Software Engineer, Artificial Intelligence/LLM (Multiple Seniority Levels)

Beacon AI•San Carlos, CA

1d•Hybrid

About The Position

Beacon AI is building an AI platform to enhance aviation safety, efficiency, and capability. Backed by investors and with multiple Department of Defense contracts and airline partnerships, the company operates with a focus on small, agile teams that own their work and innovate rapidly. The role involves shipping LLM-powered product features end-to-end, including designing retrieval and tool-calling flows, developing services, implementing evaluations and guardrails, and monitoring production performance. Collaboration with ML/infra and product teams is key, with an emphasis on reliability in a safety-critical domain. The company is hiring across multiple seniority levels, with senior engineers owning features and staff engineers owning systems and technical direction.

Requirements

Shipped LLM apps: You’ve put LLM features in front of users and improved them with data.
Strong builder: Comfortable writing production code, tests, and docs.
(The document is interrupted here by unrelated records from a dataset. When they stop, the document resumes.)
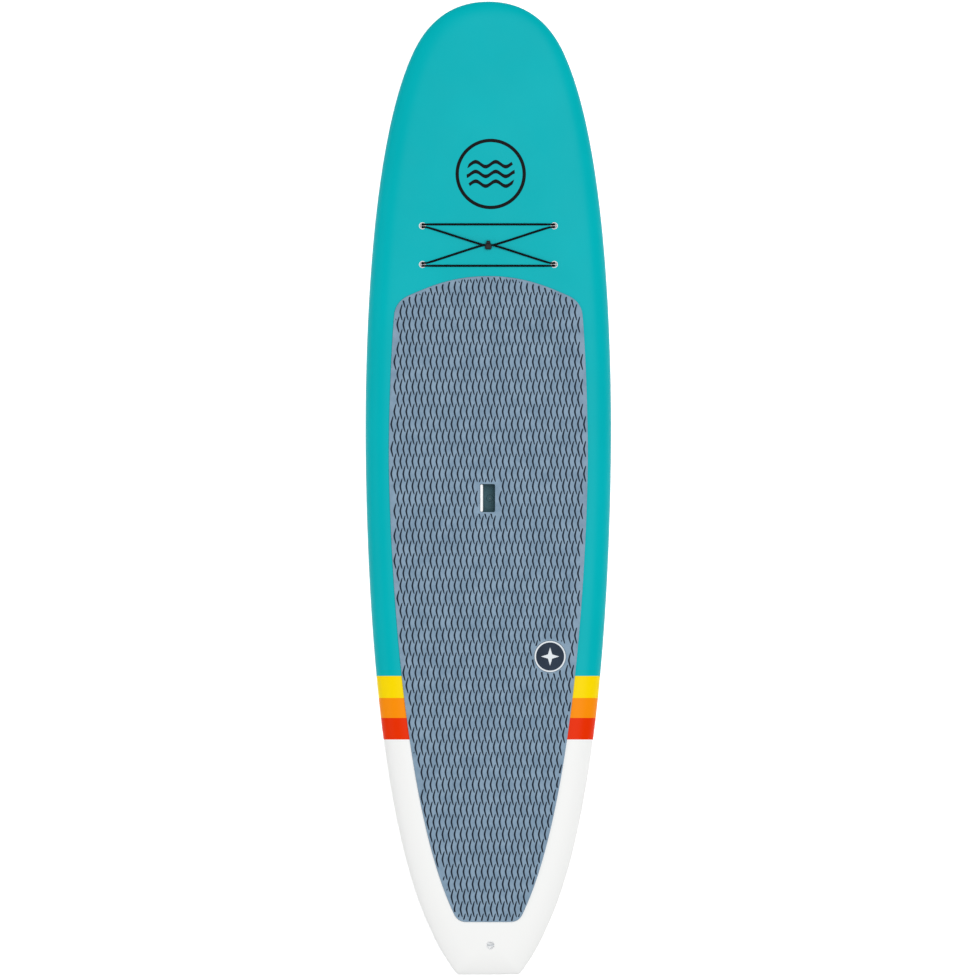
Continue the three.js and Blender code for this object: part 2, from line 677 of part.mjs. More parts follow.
function addCenterFin(hull) {
  const fin = new THREE.Group();
  fin.position.y = FIN_SHIFT;
  hull.add(fin);
  const front = FIN.root / 2;
  const pinY = PIN_SETBACK - front;
  const pinZ = (BOX_GROOVE.low + BOX_GROOVE.high) / 2;
  const screwY = front + TONGUE / 2;
  const tabSide = FIN.thickness / 2 - GAP;
  const headTop = SCREW_HEAD.height;

  const blade = thinned(plate(foilShape(FIN), FIN.thickness), FIN.height, FIN_TIP);
  const tab = box([-tabSide, -front + 4, -FIN.rootGap - 1], [tabSide, front, TAB_TOP]);
  const tongue = box([-tabSide, front - 1, headTop + GAP], [tabSide, front + TONGUE, TAB_TOP]);
  const heel = box([-tabSide, pinY - HEEL / 2, TAB_TOP - 1], [tabSide, pinY + HEEL / 2, BOX_GROOVE.high]);
  const pinHole = pinAlongX(PIN_RADIUS + GAP, -FIN.thickness, FIN.thickness).translate(0, pinY, pinZ);
  const screwHole = post(PIN_RADIUS + GAP, 0, BOX_GROOVE.high).translate(0, screwY, 0);
  add("center_fin", cut(join(blade, tab, tongue, heel), pinHole, screwHole), BLACK_PLASTIC, fin);
  const halfPin = NUT_PLATE.width / 2;
  add("fin_pin", pinAlongX(PIN_RADIUS, -halfPin, halfPin).translate(0, pinY, pinZ), BRASS, fin);

  const { width, length, thickness } = NUT_PLATE;
  const nut = block(width, length, BOX_GROOVE.low + GAP, BOX_GROOVE.low + GAP + thickness, 0.5, 1);
  const threaded = cut(nut, post(PIN_RADIUS + 0.2, 0, BOX_GROOVE.high));
  add("fin_plate", threaded.translate(0, screwY, 0), STEEL, fin);
  const driverSlot = box([-0.6, -SCREW_HEAD.radius - 1, -1], [0.6, SCREW_HEAD.radius + 1, 0.9]);
  const head = cut(post(SCREW_HEAD.radius, -0.2, headTop, 20), driverSlot);
  const shank = post(PIN_RADIUS - 0.1, headTop - 1, BOX_GROOVE.high);
  add("fin_screw", join(head, shank).translate(0, screwY, 0), STEEL, fin);
}

const SIDE_X = 190;
const SIDE_Y = -1130;
const SIDE_TOE = THREE.MathUtils.degToRad(3);
const SIDE_CANT = THREE.MathUtils.degToRad(5);
const SIDE_FIN = { root: 110, height: 114, rake: 92, rootGap: 1.5, thickness: 6.4 };
const SIDE_BOX = { width: 24, length: 124, slot: 7.2, slotLength: 104, depth: 15 };
const GRUB = { x: 7.4, y: 34, radius: 2, length: 8 };

function addSideFin(side, word) {
  const { point, normal } = skinAt(side * SIDE_X, SIDE_Y, -1);
  const hull = seat(point, normal.negate(), side * SIDE_TOE);
  const { width, length, slot, slotLength, depth } = SIDE_BOX;
  const shell = join(
    block(width, length, 0, SKIN + GAP, 10),
    block(width - 2, length - 8, SKIN, depth, 8),
  );
  const grubSpots = [-GRUB.y, GRUB.y];
  const grubHoles = grubSpots.map((y) => post(GRUB.radius + 0.2, -1, 11, 12).translate(side * GRUB.x, y, 0));
  const slotHole = block(slot, slotLength, -1, depth - 2, 3);
  add(`side_box_${word}`, cut(shell, slotHole, ...grubHoles), BLACK_PLASTIC, hull);
  for (const [place, y] of [["fore", GRUB.y], ["aft", -GRUB.y]]) {
    const grub = cut(post(GRUB.radius, 1, 1 + GRUB.length, 12), post(1, 0, 4, 6));
    add(`grub_screw_${place}_${word}`, grub.translate(side * GRUB.x, y, 0), STEEL, hull);
  }

  const blade = thinned(plate(foilShape(SIDE_FIN), SIDE_FIN.thickness), SIDE_FIN.height, FIN_TIP);
  blade.rotateY(-side * SIDE_CANT);
  const tabSide = SIDE_FIN.thickness / 2;
  const tabEnd = slotLength / 2 - 3;
  const tab = box([-tabSide, -tabEnd, -3.5], [tabSide, tabEnd, depth - 3]);
  add(`side_fin_${word}`, join(blade, tab), BLACK_PLASTIC, hull);

  shellCutters.push(placed(block(width + 1, length + 1, -5, SKIN + 2, 10), hull));
  foamCutters.push(placed(block(width - 1, length - 7, -5, depth + GLUE, 8), hull));
}

// ---- Deck pad ----

const mm = (x, y) => new THREE.Vector2(x, y);

// The starboard half of the pad, from the middle of its front round to the middle of its back.
const PAD_OUTLINE = [
  [cubic(mm(0, 697), mm(120, 697), mm(200, 660), mm(262, 633)), 6],
  [new THREE.QuadraticBezierCurve(mm(262, 633), mm(302, 615), mm(309, 575)), 4],
  [cubic(mm(309, 575), mm(316, 510), mm(327, 290), mm(327, 110)), 4],
  [cubic(mm(327, 110), mm(327, -130), mm(292, -1030), mm(113, -1400)), 9],
  [new THREE.QuadraticBezierCurve(mm(113, -1400), mm(101, -1427), mm(72, -1427)), 3],
  [new THREE.LineCurve(mm(72, -1427), mm(0, -1427)), 1],
];
const BADGE_X = 203;
const BADGE_Y = -554;
const BADGE_RADIUS = 52;
const ABOVE_DECK = 300;

function addPad(handOpening) {
  const starboard = pointsAlong(PAD_OUTLINE);
  const port = starboard.slice(1, -1).reverse().map(({ x, y }) => mm(-x, y));
  const prism = slab(new THREE.Shape([...starboard, ...port]), 0, ABOVE_DECK, 1);
  const sheet = between(surface(1, -GAP - PAD), surface(1, -GAP));
  const disc = (radius) => post(radius, 0, ABOVE_DECK, 40).translate(BADGE_X, BADGE_Y, 0);
  add("deck_pad", cut(common(sheet, prism), handOpening, disc(BADGE_RADIUS + GAP)), PAD_FOAM);
  add("pad_badge", common(sheet, disc(BADGE_RADIUS)), NAVY_FOAM);
}

// ---- Build ----

addPad(addHandHold());
addCup("leash_cup", "leash_bar", LEASH_X, LEASH_Y, LEASH_CUP);
const addInsert = (word, x, y) => addCup(`bungee_insert_${word}`, `bungee_bar_${word}`, x, y, INSERT_CUP);
addBungee({
  forePort: addInsert("fore_port", -INSERT_X, INSERT_FORE_Y),
  foreStarboard: addInsert("fore_starboard", INSERT_X, INSERT_FORE_Y),
  aftPort: addInsert("aft_port", -INSERT_X, INSERT_AFT_Y),
  aftStarboard: addInsert("aft_starboard", INSERT_X, INSERT_AFT_Y),
});
addCordLock();

const keel = skinAt(0, FIN_Y, -1);
const finSeat = seat(keel.point, keel.normal.negate());
addFinBox(finSeat);
addCenterFin(finSeat);
addSideFin(1, "starboard");
addSideFin(-1, "port");

add("laminate_shell", cut(outside, bodyAt(SKIN), ...shellCutters), TEAL);
const core = cut(bodyAt(SKIN + GLUE), ...foamCutters);
const lengthwise = (x0, x1) => box([x0, -LENGTH, -LENGTH], [x1, LENGTH, LENGTH]);
const halfStringer = STRINGER / 2;
add("stringer", common(core, lengthwise(-halfStringer, halfStringer)), WOOD);
add("core_starboard", common(core, lengthwise(halfStringer + GAP, LENGTH)), FOAM);
add("core_port", common(core, lengthwise(-LENGTH, -halfStringer - GAP)), FOAM);

export default board;
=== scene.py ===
import json
import math

import bmesh
import bpy
import numpy as np
from mathutils import Matrix, Vector
from mathutils.bvhtree import BVHTree
from mathutils.geometry import delaunay_2d_cdt


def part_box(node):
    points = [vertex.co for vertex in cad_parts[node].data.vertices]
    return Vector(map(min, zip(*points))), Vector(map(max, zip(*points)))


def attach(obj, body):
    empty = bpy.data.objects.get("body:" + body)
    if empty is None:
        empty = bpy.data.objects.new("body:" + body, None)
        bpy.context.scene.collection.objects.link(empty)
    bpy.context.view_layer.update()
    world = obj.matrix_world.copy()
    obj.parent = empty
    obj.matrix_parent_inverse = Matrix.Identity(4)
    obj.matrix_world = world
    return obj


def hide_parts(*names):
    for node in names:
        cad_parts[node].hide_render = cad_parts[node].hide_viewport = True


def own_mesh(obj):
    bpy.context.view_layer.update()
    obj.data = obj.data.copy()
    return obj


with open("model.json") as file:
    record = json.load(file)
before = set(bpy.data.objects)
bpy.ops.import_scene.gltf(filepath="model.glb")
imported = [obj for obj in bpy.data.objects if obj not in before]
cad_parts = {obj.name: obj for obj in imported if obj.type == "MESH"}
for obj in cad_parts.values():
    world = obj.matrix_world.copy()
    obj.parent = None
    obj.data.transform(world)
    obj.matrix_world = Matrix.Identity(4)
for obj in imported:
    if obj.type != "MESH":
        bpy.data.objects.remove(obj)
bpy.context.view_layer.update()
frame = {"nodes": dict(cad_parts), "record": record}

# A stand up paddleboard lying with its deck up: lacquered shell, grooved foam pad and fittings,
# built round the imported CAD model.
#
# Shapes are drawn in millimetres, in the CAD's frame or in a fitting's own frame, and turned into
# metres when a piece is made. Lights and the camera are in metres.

MM = 0.001


def cad_corners(node):
    """Lowest and highest corner of a CAD node, in millimetres."""
    low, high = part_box(node)
    return low / MM, high / MM


def cad_centre(node):
    low, high = cad_corners(node)
    return (low + high) / 2


def mount(name):
    """Place, in millimetres, and direction of one of the record's mounts."""
    found = next(m for m in frame["record"]["mounts"] if m["name"] == name)
    return Vector(found["pos_m"]) / MM, Vector(found["axis"])


# ---- Dimensions of the board, as in the CAD ----

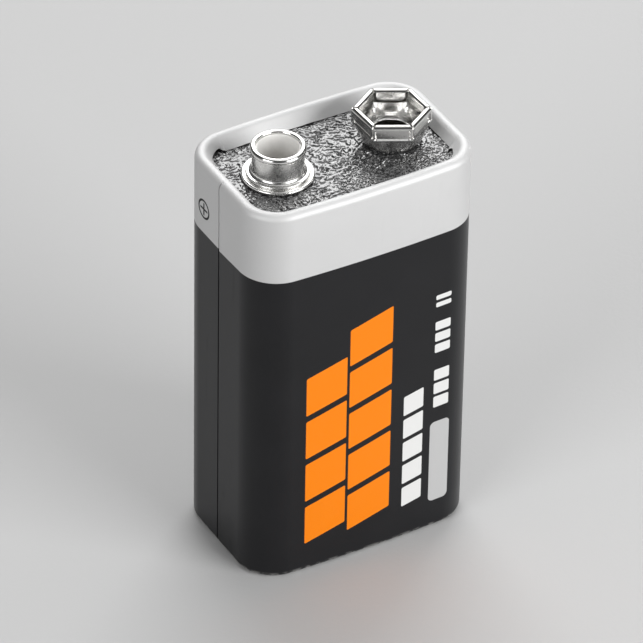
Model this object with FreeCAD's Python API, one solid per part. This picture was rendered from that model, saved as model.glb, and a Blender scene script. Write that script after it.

You keep things simple and observable.
RAG and tools depth: You understand embeddings, chunking, vector search tradeoffs, and function calling.
Quality mindset: You design evals, define success metrics, and iterate based on evidence.
Cost and latency aware: You track p95, hit SLAs, and reduce cost without hurting quality.
Clear communicator: You explain tradeoffs and align partners across product, infra, and security.
Must be a U.S. Person (U.S. citizen, Green Card holder, lawful permanent resident, or individual granted asylum or refugee status).
All work must be performed in the United States.

Nice To Haves

Experience with Bedrock, OpenSearch Serverless, pgvector, Pinecone, or Weaviate.
Prompt versioning, guardrails, and provider routing in production.
Multimodal work with time series or video.
Familiarity with GPU inference, Triton, or TensorRT-LLM.
Aviation or other safety-critical domain exposure.
DevOps basics for CI/CD, IaC, and secure secrets handling.

Responsibilities

Build user-facing LLM features
Design and implement retrieval-augmented generation and tool-calling flows using frameworks like LangChain or equivalent primitives.
Deliver robust JSON and schema-bound outputs with validation, retries, and fallbacks.
Add function calling to integrate with internal tools, search, routing, and data services.
Own the service layer by shipping APIs and workers in Python or TypeScript with clear contracts, streaming, and backoff.
Add caching, request shaping, prompt templates, and context packing to control latency and cost.
Integrate with AWS Bedrock, OpenAI, Anthropic, or self-hosted endpoints as needed.
Collaborate with infrastructure teammates to develop chunking, embeddings, and indexing capabilities for documents, time series, and multimedia.
Choose and tune vector backends such as OpenSearch, pgvector, or Pinecone.
Keep knowledge bases fresh with data syncs from S3, Aurora, DynamoDB, and external sources.
Create offline evals and golden sets for prompts, retrievers, and tools.
Stand up online metrics for task success, hallucination rate, retrieval precision/recall, p95 latency, and cost per request.
Run A/B tests and prompt/version rollouts with guardrails and canaries.
Implement content and policy checks, PII detection and redaction, access controls, and auditing.
Design human-in-the-loop paths for sensitive actions.
Handle aviation data with care and follow internal security standards.
Add tracing, logs, and dashboards for model calls, token usage, errors, and saturation.
Debug tricky failures across retrieval, prompts, tools, and providers.